I just inherited an Ariens 926LE with a Tecumseh flat head engine. I need to decide if I am going to keep it or sell it. I am told it is about 10-12 years old. I am also told it works well except the starter motor is broken.


I have not had any time to put it together and start it. It was disassembled so it would fit into an SUV.


My question is general in nature. What do I need to know about this machine. For example is it better at some things than others and any maintenance issues I should know about.? Do folks who have owned one of these been happy with it?



Thanks.


----------



## legarem (Sep 9, 2017)

I still have one and modified it a lot


This is a good snowblower. Stock, my complaint was about the small wheels so the back of the snowblower was a little lower than the front (not in level), If you don't need a differential to separate the power to the wheels it's ok. Don't expect to take out the retaining clip on one wheel to get great results.


----------



## RIT333 (Feb 6, 2014)

It is a great machine. I just put impeller seals on mine last week, and it will be even greater. You may want to consider the 2-pulley auger/impeller kit. It sells for about $50 from your dealer, and is easily worth 2-3 times that in parts alone. It is money well spent.


----------



## Kiss4aFrog (Nov 3, 2013)

IMHO any Ariens is worth saving. They were built strong and have good dealer support for parts.

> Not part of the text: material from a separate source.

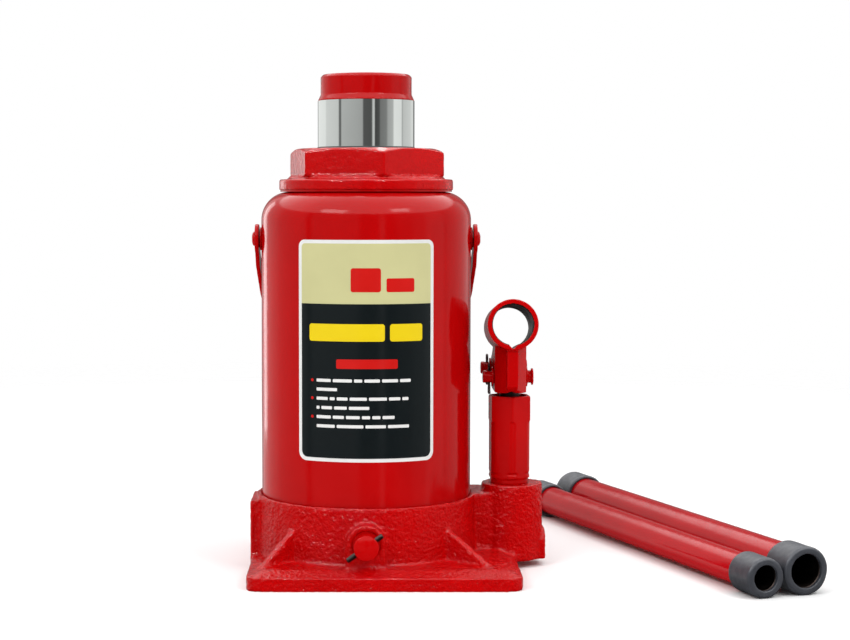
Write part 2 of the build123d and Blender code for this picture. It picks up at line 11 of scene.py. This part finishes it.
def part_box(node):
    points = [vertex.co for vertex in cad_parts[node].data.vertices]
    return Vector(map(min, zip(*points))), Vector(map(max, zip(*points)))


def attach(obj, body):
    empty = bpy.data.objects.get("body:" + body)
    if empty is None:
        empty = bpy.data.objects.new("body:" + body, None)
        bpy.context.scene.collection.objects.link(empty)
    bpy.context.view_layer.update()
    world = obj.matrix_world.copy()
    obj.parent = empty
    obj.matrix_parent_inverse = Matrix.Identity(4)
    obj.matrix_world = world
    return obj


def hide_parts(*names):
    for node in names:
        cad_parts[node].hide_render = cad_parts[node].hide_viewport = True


MM = 0.001

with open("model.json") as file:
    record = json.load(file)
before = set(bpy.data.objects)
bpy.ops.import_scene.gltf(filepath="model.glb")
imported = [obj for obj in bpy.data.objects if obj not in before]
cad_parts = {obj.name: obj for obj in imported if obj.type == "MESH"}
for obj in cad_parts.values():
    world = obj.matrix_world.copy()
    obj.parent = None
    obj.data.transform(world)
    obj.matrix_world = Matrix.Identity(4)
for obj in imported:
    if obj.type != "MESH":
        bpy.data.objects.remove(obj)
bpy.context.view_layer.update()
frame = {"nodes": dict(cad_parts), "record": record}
scene = bpy.context.scene


# ---- camera, light and floor --------------------------------------------------------------
def camera():
    """Long lens in front of the jack, a little above it and tilted slightly down."""
    distance, height, pitch = 1.205, 0.2366, 3.74
    lens, sensor, shift = 79.62, 36.0, 0.0692
    data = bpy.data.cameras.new("camera")
    data.lens = lens
    data.sensor_width = sensor
    data.shift_x = shift
    data.clip_start, data.clip_end = 0.05, 50
    view = bpy.data.objects.new("camera", data)
    view.location = (0, -distance, height)
    view.rotation_euler = (math.radians(90 - pitch), 0, 0)
    scene.collection.objects.link(view)
    scene.camera = view


def soft_box(name, place, target, size, power, mirrored=False):
    """Rectangular area light aimed at a point; only a mirrored one shows in reflections."""
    data = bpy.data.lights.new(name, "AREA")
    data.shape = "RECTANGLE"
    data.size, data.size_y = size
    data.energy = power
    light = bpy.data.objects.new(name, data)
    light.visible_glossy = mirrored
    light.location = place
    light.rotation_euler = (Vector(target) - Vector(place)).to_track_quat("-Z", "Y").to_euler()
    scene.collection.objects.link(light)
    return light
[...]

Here's a how to on starters. You might be able to repair the one you have. Could just be a case of needing a through cleaning. 

.





.
Just need to make sure you ordering the right kit for your machine. It's a 926LE but the six digit model number and then the serial number will make sure you're getting the right parts.

.


----------



## legarem (Sep 9, 2017)

RIT333 said:


> You may want to consider the 2-pulley auger/impeller kit. It sells for about $50 from your dealer, and is easily worth 2-3 times that in parts alone. It is money well spent.



+1 . A real nice upgrade at ridiculous price.


----------



## Toro-8-2-4 (Dec 28, 2013)

Thanks for all of the advice. I will definitely do the belt upgrade. the starter runs but the pinion gear does not spin when it advances out on the starter shaft. It seems to be loose like some part is missing underneath it. I don't know what a good one looks like so I can't describe it much better. the pinion wobbles a bit. It does not seem right but he electric motor is fine.


It is a Techumseh 37000. I don't see individual parts for the starter assy. Looks like you throw it out and get a new one.


I found a new after market starter on ebay for about $62 shipped. From the picture it appears to have a black object over the top of the pinion. This is missing on mine.


----------



## Toro-8-2-4 (Dec 28, 2013)

Two other thought!


I realized I have a spare starter from a 8 HP Snow King engine. P/N 33329C. I looked at it and from the name plate it is rated for 13 amps. The 37000 motor from the 926LE is rated at 15 amps. Other than that they appear the same.
would it be ok to use as is? The other thought I had is if I could remove that black cover on top of the pinion. There seems like there is a return spring in there. Could I remove that with out risk of breaking something and transfer it to the 37000 starter? Just some thoughts. Wondering if anyone has done either one of these ideas and can comment. Thanks.


----------



## Toro-8-2-4 (Dec 28, 2013)

After doing some research I found what I need to repair the electric starter. I found better pricing on Ebay but here is the kit for those who may have interest. Techumseh 37052A


https://www.jackssmallengines.com/all-reviews/tecumseh/37052a/2348701


The spring , bushing stop and black cover are what is missing. The Pinon and Bendix drive plate are still present and appear to be in good shape. I can probably reuse the circ clip. They sell a special tool to remove it. It is recommend if you plan on doing a lot of them but otherwise I am sure you can get by with a pick and some other small prying tools.
Thanks.


----------